Tratando-se de pessoas diferentes, é compreensível que a visão de cada ator sobre o roteiro seja diferente. Em um filme, é frequente que as idéias de uma pessoa, ou um grupo delas, sejam transmitidas através de uma soma de ferramentes — a câmera, os atores e a história funcionam como canais de transmissão daquela série de ideais e conceitos. É louvável que o diretor tenha a iniciativa de fazer de “Touch of Evil” um trabalho de equipe ainda mais colaborativo do que acontece normalmente. Entretanto, o resultado final não é exatamente sintônico com o alto padrão estabelecido por Welles. Acredite ou não na minha suposição de que atores como Janet Leigh e Charlton Heston tenham interferido na construção de seus personagens, permanece o fato de que eles são falhos em muitos aspectos. O mexicano de Heston mantém a cabeça fechada para um desenvolvimento maior e sequer tenta simular um sotaque latino. Já a personagem de Leigh mal tenta esconder que é uma ignorante donzela em perigo, sem o mínimo bom senso no que se refere a sua própria segurança.

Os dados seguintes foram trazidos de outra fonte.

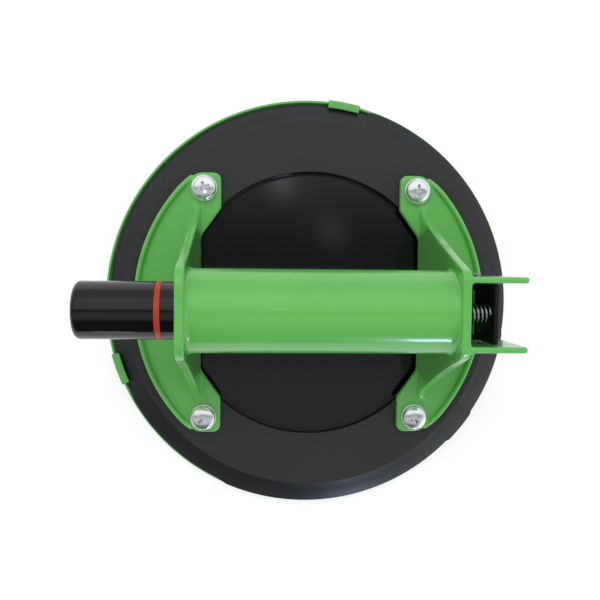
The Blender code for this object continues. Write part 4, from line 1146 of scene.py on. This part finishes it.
# %% [markdown]
# ## Hinge pin, clip and valve housing
#
# The pin's bright head shows outside one ear, and a spring clip holds it at the other. The clip
# keeps its CAD shape. The pin is turned, with a groove for the clip. The housing behind the lever
# is a drilled block with a rounded nose over the air port: an outline, extruded and softened.

# %% Pin
pin_low, pin_high = (corner[1] for corner in box_mm("lever_pin"))
pin_radius, clip_groove = 1.6, (-15.35, -16.25)
pin_section = rounded(
    [
        (0, pin_high),
        (2.1, pin_high, 2.0),
        (2.9, pin_high - 1.1, 0.15),
        (pin_radius, pin_high - 1.1),
        (pin_radius, clip_groove[0]),
        (1.2, clip_groove[0]),
        (1.2, clip_groove[1]),
        (pin_radius, clip_groove[1]),
        (pin_radius, pin_low, 0.3),
        (0, pin_low),
    ],
    4,
)
pin = turn("hinge_pin", pin_section, steps=48, **on_pin)
hand_in(pin, "lifter", "pin_steel", pin_steel, "lever_pin")

# %% Valve housing
base_x, _, housing_top = box_mm("valve_housing")[1]
block_half, block_back, block_front = 8.5, 58.7, 62.9
housing_outline = rounded(
    [
        (60.0, foot_low),
        (base_x, foot_low, 0.6),
        (base_x, 24.0, 2.0),
        (block_front, 38.0, 6.0),
        (block_front, housing_top, 1.0),
        (block_back, housing_top, 1.0),
        (block_back, foot_low, 0.6),
        (60.0, foot_low),
    ],
    6,
)[:-1]
housing = slab("valve_block", housing_outline, -block_half, block_half, "Y")
soften(housing, 0.6, 3, 50)
hand_in(housing, "lifter", "housing_plastic", lever_plastic, "valve_housing")

# %% [markdown]
# ## The pieces inside
#
# The pump's inner pieces and the seals keep their CAD shapes, which are exact and nearly always
# hidden. Each gets the finish of what it is made of, so that the model is whole when it is opened.

# %% Finishes of the hidden pieces
hidden_finishes = {
    "pad_filter": surface("open_cell_foam", "#55554f", "#6a6a62", 0.9, 3, 0.5, 0.2),
    "port_seal": rubber,
    "plug_seal": rubber,
    "vent_seal": rubber,
    "piston_seal": rubber,
    "pump_cylinder": surface("extruded_acetal", "#d8d8d2", "#e4e4de", 0.38, 20, 0.5, 0.004),
    "guide_bush": surface("moulded_acetal", "#dcdcd8", "#e8e8e4", 0.34, 12, 0.5, 0.004),
    "cylinder_plug": lever_plastic,
    "check_valve": surface("red_silicone", "#8a2c1e", "#a03a2a", 0.5, 6, 0.4, 0.01),
    "piston": surface("turned_aluminium", "#b4b6b8", "#c8cacc", 0.3, 4, 0.3, 0.004, Metallic=1.0),
    "piston_rod": zinc,
    "rod_pin": zinc,
    "piston_nut": zinc,
    "pin_clip": spring_wire,
}
brass = surface("turned_brass", "#a8864a", "#bb9a5c", 0.28, 3, 0.3, 0.004, Metallic=1.0)
hidden_finishes.update({f"plate_insert_{number}": brass for number in (1, 2, 3, 4)})
for node, material in hidden_finishes.items():
    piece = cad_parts[node]
    piece.data.materials.clear()
    piece.data.materials.append(material)
print("CAD nodes with a new finish:", len(hidden_finishes))
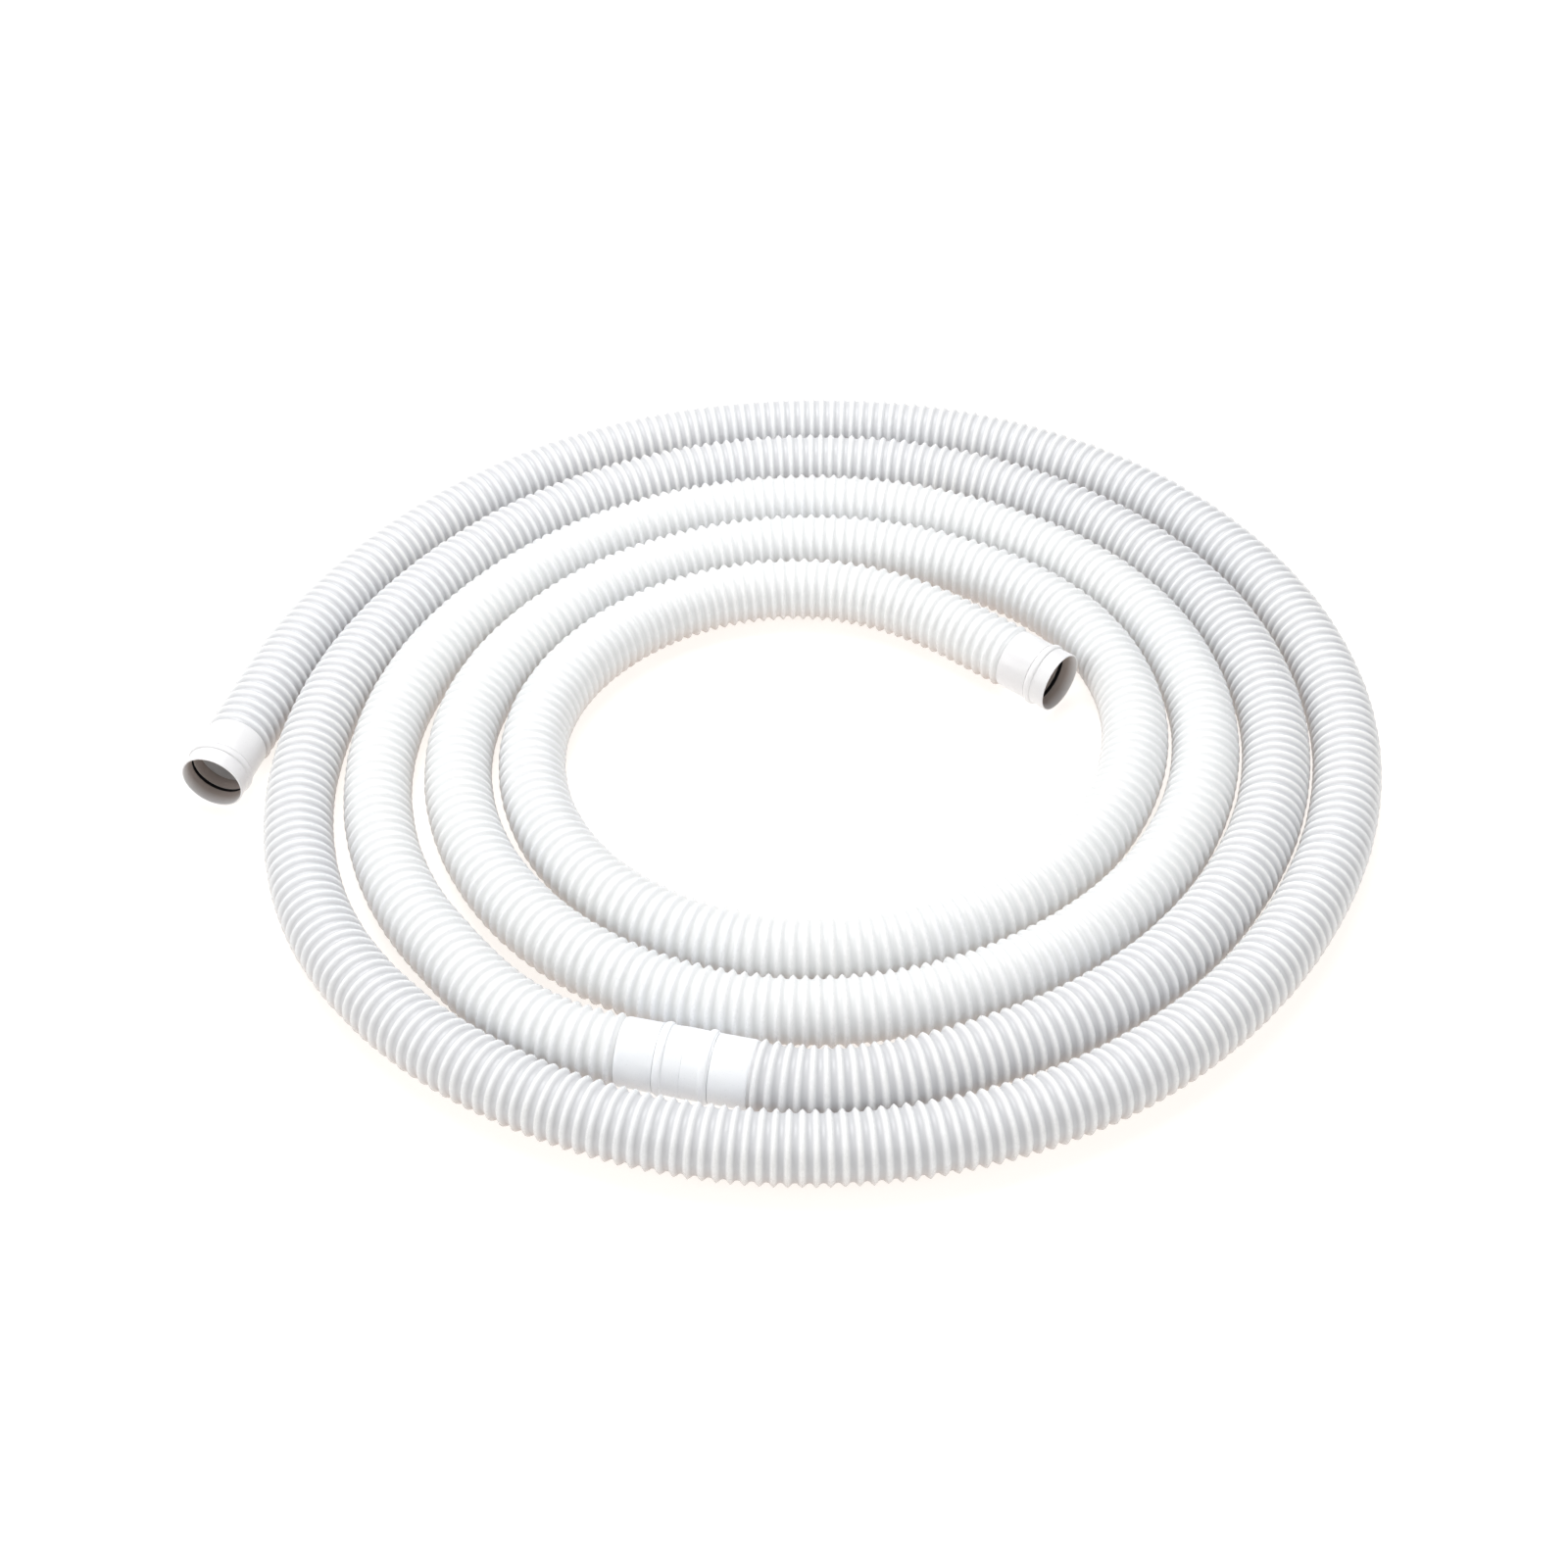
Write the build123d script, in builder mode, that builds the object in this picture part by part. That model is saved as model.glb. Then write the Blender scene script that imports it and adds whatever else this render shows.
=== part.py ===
"""Flexible 38 mm pool vacuum hose, lying on the ground in a flat spiral coil.

Two corrugated lengths are joined by a double swivel cuff, and each free end carries a swivel cuff.
A cuff is a collar fixed on the hose, a sleeve that turns on the collar, and a rubber seal in the sleeve.
Units are millimetres, +Z is up, and the origin is on the ground under the middle of the coil.
"""

import os
from math import cos, pi, radians, sin, tan

from build123d import *

os.makedirs("parts", exist_ok=True)

# ------------------------------------------------------------------ driving dimensions
# Corrugated hose
HOSE_R = 22.5            # over the crests of the corrugation
HOSE_BORE_R = 19.0       # clear bore
SPIGOT_R = 20.0          # plain end of a length, inside its collar
SPIGOT_LENGTH = 18.0
AXIS_Z = HOSE_R          # the hose lies on the ground

# Cuff, measured along its axis from the end of the corrugation to the mouth
CUFF_LENGTH = 40.0
CUFF_R = 21.0            # outside of the plain parts
CUFF_BORE_R = 19.1       # takes a 38 mm (1 1/2 in) pipe end
COLLAR_END = 23.2        # end of the collar's plain outside
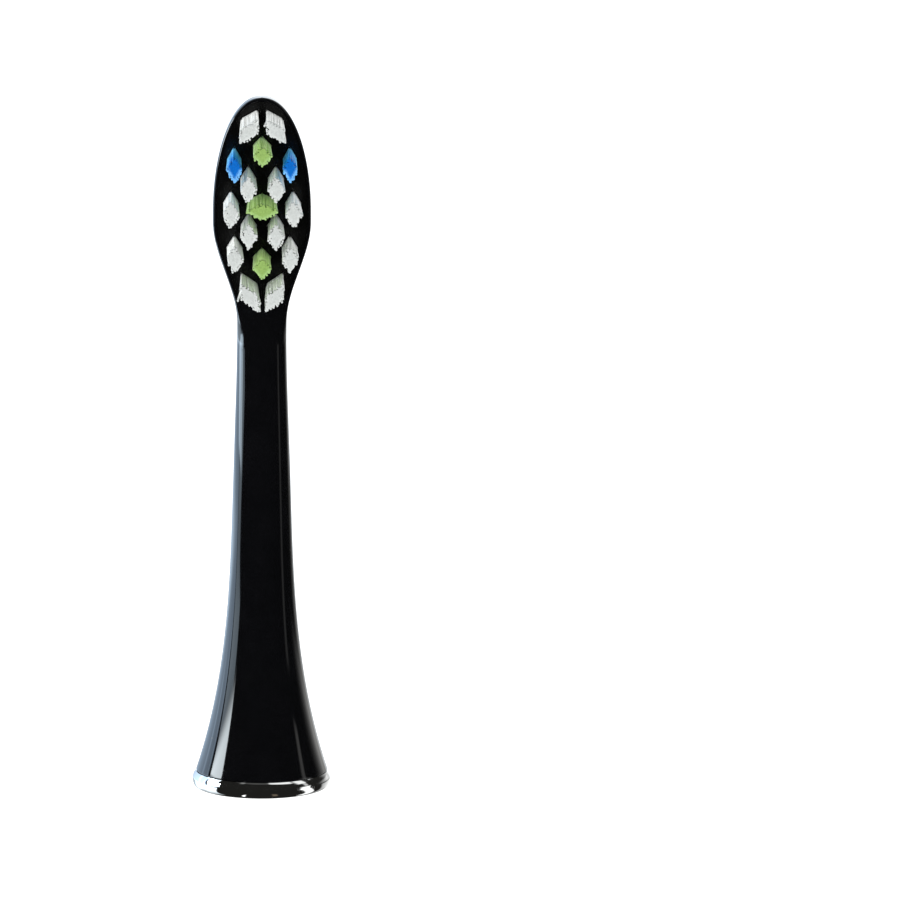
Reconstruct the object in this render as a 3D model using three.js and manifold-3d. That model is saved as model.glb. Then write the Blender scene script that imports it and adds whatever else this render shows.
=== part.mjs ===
// Replacement brush head for a sonic toothbrush.
// Millimetres, +Z up along the neck, bristles toward -Y. The head stands on its plated base ring.
// Until the last lines everything is measured from the drive shaft's axis (x = 0, y = 0) and from
// the surface that the ring stands on (z = 0).

import * as THREE from 'three';
import { mergeVertices } from 'three/addons/utils/BufferGeometryUtils.js';
import Module from 'manifold-3d';

const wasm = await Module();
wasm.setup();

const { lerp, smoothstep } = THREE.MathUtils;

// ---- Driving dimensions ----------------------------------------------------------------------

// Plated base ring
const ringHeight = 1.87;
const ringBulge = 0.35; // its widest line stands this far outside the skirt's edge
const ringWidestAt = 0.95; // height of that line
const ringFootInset = 0.75; // from the widest line in to the flat foot
const spigotHeight = 2.3; // plain collar that plugs into the skirt
const spigotWall = 0.8;
const spigotChamfer = 0.25;

// Stem: a slim neck that flares into the skirt
const stemLength = 51.73; // from the skirt's edge to the narrowest place
const neckRadius = 2.79;
const neckStraight = 4; // below the narrowest place the neck keeps its radius for this length
const neckTaper = 0.0316; // radius gained for each millimetre down
const skirtFlare = 3.78; // what the flare adds to the radius at z = 0
const flareHeight = 32.1;
const flarePower = 2.86;
const skirtEdgeRound = 0.15; // rounding of the skirt's bottom edge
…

Além de escrever uma boa história e representá-la ainda melhor com sua interpretação, Welles leva a fotografia típica do gênero a novos padrões de qualidade quando uma estética fina, completa com sombras intensas e severas, é somada a movimentos de câmera vindos diretamente de um “Cidadão Kane”. Todo este aglomerado soma para uma experiência muito boa, ainda que alguns pontos se destaquem negativamente diante de outros mais positivos.